E o Coordenador do Grupo de Investigação de Economia e Desenvolvimento do IESE acrescenta “Ora se nós estamos a criar bolsas de fome, ou se não geramos pelo menos comida a baixo custo disponível no mercado para os trabalhadores é muito difícil conseguir manter uma força de trabalho activa. Porque as pessoas que estão a trabalhar no açúcar precisam de ir comprar comida, onde está a comida a baixo custo, se não existe as pessoas tem que produzir a comida, então vão faltar a plantação para ir produzir comida ou vão procurar outras actividades. Acaba por emergir uma concorrência entre fazer trabalho assalariado pago abaixo daquilo que é o custo de vida mínimo para manter a força de trabalho e a sua família e então a família tem que arranjar outras formas de rendimento, que podem concorrer com o emprego assalariado nos momentos de pico, portanto nem as empresas conseguem ter acesso a força de trabalho quando precisam nem os trabalhadores conseguem ter acesso a rendimentos necessário quando precisam, é um sistema que está sempre num grau de tensão, de instabilidade e que cria problemas.”
Carlos Nuno Castel-Branco esclarece que estes problemas dos empregos gerados através de produção de commodities agrícolas não são novos, já existiram no primeiro período pós-independência e com as plantações coloniais, porém “uma das coisas que ainda não está resolvida, em termos de estratégia do plano quinquenal, é qual é a relação entre a promoção de emprego a produção dos bens e serviços básicos que os trabalhadores necessitam e o tipo de estrutura económica que é capaz de gerar ambos (emprego e bens e serviços básicos)”.
Por isso se o Governo continuar a apostar na agricultura orientada para a produção de commodities agrícolas (tabaco, cana de açúcar, banana e algodão) para exportação e “isto implicar expropriação de terra e expansão das companhias, emprego pago a muito baixo custo sem haver bens e serviços básicos a baixo custo disponíveis, os trabalhadores vão fazer pressões para aumentar salários nominais e isso vai tornar a força de trabalho não competitiva para as empresas. As empresas vão fazer substituição de força de trabalho por tecnologia nalguns aspectos da sua actividade o que vai reduzir ainda mais as oportunidades de emprego e na sequência disso vai reduzir os fluxos financeiros para a produção familiar o que vai criar uma crise na produção familiar também”, afirma Castel-Branco.

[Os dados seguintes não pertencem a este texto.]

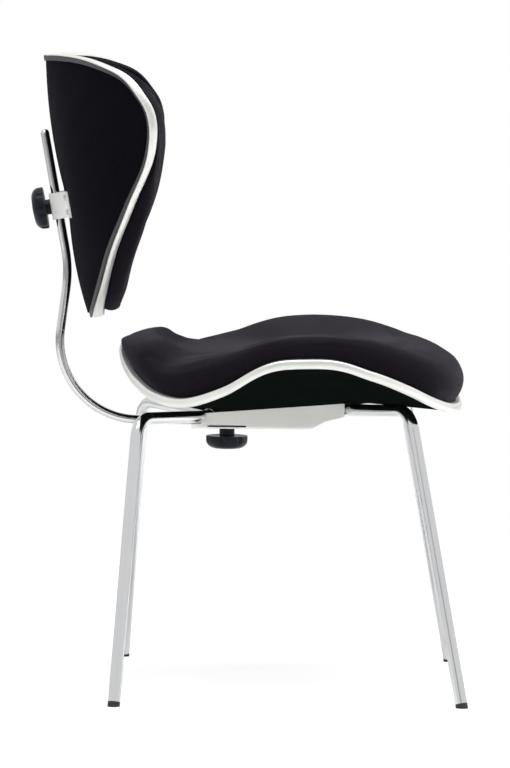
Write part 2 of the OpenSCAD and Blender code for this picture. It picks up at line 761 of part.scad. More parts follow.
module trim(k) {
  loop(k, concat(
    [[band_depth - snug, -band_h / 2]],
    [for (f = [0, 45, 90]) [band_round * (1 - sin(f)), band_round * (1 - cos(f)) - band_h / 2]],
    [for (f = [90, 45, 0]) [band_round * (1 - sin(f)), band_h / 2 - band_round * (1 - cos(f))]],
    [[band_depth - snug, band_h / 2]]
  ));
}
module gasket(k) {
  near = band_depth;
  low = shell_t(k) / 2 + 2 * snug;
  high = band_h / 2 + bead_h;
  loop(k, [
    [near + bead_w, low], [near, low], [near, high - bead_w / 2],
    [near + bead_w / 2, high], [near + bead_w, high - bead_w / 2]
  ]);
}

module seat_shell() {
  color("#15201c") difference() {
    shell(SEAT);
    at_deck_screws() translate([0, 0, -over]) cylinder(d = screw_d + 2 * snug, h = over + screw_l + snug);
  }
}
module back_shell() {
  color(cloth) difference() {
    stood_up() shell(BACK);
    at_sleeve_screws() translate([0, 0, -sleeve_screw_l - snug])
      cylinder(d = screw_d + 2 * snug, h = over + sleeve_screw_l + snug);
  }
}
module seat_trim() { color(satin) trim(SEAT); }
module seat_gasket() { color("dimgray") gasket(SEAT); }
module seat_cushion() { color(cloth) cushion(SEAT); }
module back_trim() { color(satin) stood_up() trim(BACK); }
module back_gasket() { color("dimgray") stood_up() gasket(BACK); }
module back_cushion() { color(cloth) stood_up() cushion(BACK); }
module rear_leg_left() { leg(true); }
module rear_leg_right() { mirror([0, 1, 0]) leg(true); }
module front_leg_left() { leg(false); }
module front_leg_right() { mirror([0, 1, 0]) leg(false); }
module glide_rear_left() { glide(true); }
module glide_rear_right() { mirror([0, 1, 0]) glide(true); }
module glide_front_left() { glide(false); }
module glide_front_right() { mirror([0, 1, 0]) glide(false); }
module seat_clamp_nut() { clamp_nut(SEAT); }
module seat_clamp_pad() { clamp_pad(SEAT); }
module seat_knob() { knob(SEAT); }
module seat_knob_stud() { knob_stud(SEAT); }
module back_clamp_nut() { clamp_nut(BACK); }
module back_clamp_pad() { clamp_pad(BACK); }
module back_knob() { knob(BACK); }
module back_knob_stud() { knob_stud(BACK); }

seat_bracket();
bracket_deck();
bar_guide();
rear_leg_left();
rear_leg_right();
front_leg_left();
front_leg_right();
glide_rear_left();
glide_rear_right();
glide_front_left();
glide_front_right();
deck_screws();
seat_clamp_nut();
seat_shell();
seat_trim();
seat_gasket();
seat_cushion();
seat_clamp_pad();
seat_knob();
seat_knob_stud();
back_bar();
back_sleeve();
sleeve_liner();
back_clamp_nut();
sleeve_screws();
back_shell();
back_trim();
back_gasket();
back_cushion();
back_clamp_pad();
back_knob();
back_knob_stud();
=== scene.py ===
import logging
import math
from abc import ABC, abstractmethod
from collections.abc import Mapping, Sequence
from dataclasses import dataclass, field
from enum import Enum
from typing import TypeAlias

import bpy
import numpy as np
from mathutils import Matrix


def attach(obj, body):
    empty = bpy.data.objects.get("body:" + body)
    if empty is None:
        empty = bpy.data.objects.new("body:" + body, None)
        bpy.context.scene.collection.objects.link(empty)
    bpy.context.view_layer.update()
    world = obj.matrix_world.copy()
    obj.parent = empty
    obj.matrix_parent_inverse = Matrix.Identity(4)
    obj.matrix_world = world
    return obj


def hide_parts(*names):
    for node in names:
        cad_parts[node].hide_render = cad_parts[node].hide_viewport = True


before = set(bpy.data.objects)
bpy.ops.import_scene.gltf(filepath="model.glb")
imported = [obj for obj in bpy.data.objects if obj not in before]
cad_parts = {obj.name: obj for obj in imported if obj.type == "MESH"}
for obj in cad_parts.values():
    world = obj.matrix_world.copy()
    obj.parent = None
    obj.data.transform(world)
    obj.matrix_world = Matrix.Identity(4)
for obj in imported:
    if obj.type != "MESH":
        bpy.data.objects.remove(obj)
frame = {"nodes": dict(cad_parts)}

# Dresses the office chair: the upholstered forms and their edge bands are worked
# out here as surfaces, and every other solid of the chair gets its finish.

Array: TypeAlias = np.ndarray
Colour: TypeAlias = tuple[float, float, float]
Section: TypeAlias = Sequence[tuple[Array | float, Array | float]]

MM = 0.001
MERGE = 1e-6  # points closer than this, in metres, become one
TINY = 1e-9  # keeps a share over 0, and a length that is divided by
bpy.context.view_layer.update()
log = logging.getLogger("chair")


# Mesh maker


class Face(Enum):
    """Which way the faces of a grid are turned."""

    ALONG = 1
    AGAINST = -1


def grid_corners(rows: int, cols: int, turn: Face) -> Array:
    """Corners of the quads of a grid, as row and column pairs.

    Args:
        rows: number of quads along the first parameter.
        cols: number of quads along the second parameter.
        turn: which way round the corners run.

    Returns:
        Array of shape (rows * cols, 4, 2), with indices not yet wrapped.
    """
    i, j = np.meshgrid(np.arange(rows), np.arange(cols), indexing="ij")
    i, j = i.ravel(), j.ravel()
    round_quad = ((i, j), (i + 1, j), (i + 1, j + 1), (i, j + 1))
    corners = np.stack([np.stack(corner, 1) for corner in round_quad], 1)
    return corners if turn is Face.ALONG else corners[:, ::-1]


@dataclass
class Patch:
    """One grid of points that may close on itself in either direction.

    Attributes:
        points: array (rows, columns, 3) in metres.
        close_rows: whether the last row joins the first.
        close_cols: whether the last column joins the first.
        turn: which way the faces look.
        uv: array (rows + 1, columns + 1, 2) in metres along the surface, or None.
        hold: array (rows, columns), how firmly each point is held when the
            piece is filled out as cloth, or None.
    """

    points: Array
    close_rows: bool = False
    close_cols: bool = False
    turn: Face = Face.ALONG
    uv: Array | None = None
    hold: Array | None = None

    def faces(self) -> tuple[Array, Array]:
        """Quads of the patch.

        Returns:
            Vertex indices (n, 4) and matching surface coordinates (n, 4, 2).
        """
        rows, cols = self.points.shape[:2]
        corners = grid_corners(rows - (not self.close_rows), cols - (not self.close_cols), self.turn)
        index = (corners[..., 0] % rows) * cols + corners[..., 1] % cols
        uv = np.zeros(corners.shape) if self.uv is None else self.uv[corners[..., 0], corners[..., 1]]
        return index, uv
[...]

Segundo o professor um dos problema é definir quais são as prioridades económicas e como é que se integra tudo. “Se por um lado é muito interessante notar que o discursos do plano quinquenal é a volta de emprego, por outro lado, sim isso é muito importante, mas como é que estão a reconhecer no plano quinquenal esta dinâmica estrutural concreta que tem que ser enfrentada do ponto de vista estratégico para que esse tal emprego surja e seja redutor da pobreza.” “As pessoas que trabalham neste país não precisam de mercedes-benz barato, casa de luxo, as pessoas que trabalham neste país precisam de materiais de construção a baixo custo, precisam de comida variada de qualidade a baixo custo, precisam de bons níveis de educação a baixo custo, precisam de bom tratamento nos nossos centros de saúde a baixo custo, sem isso as pessoas vão entrar na pobreza, vão entrar na fome, vão entrar no desemprego, vão entrar na falta de esperança, vão entrar na fácil manipulação para instabilidade política e social” conclui o economista moçambicano.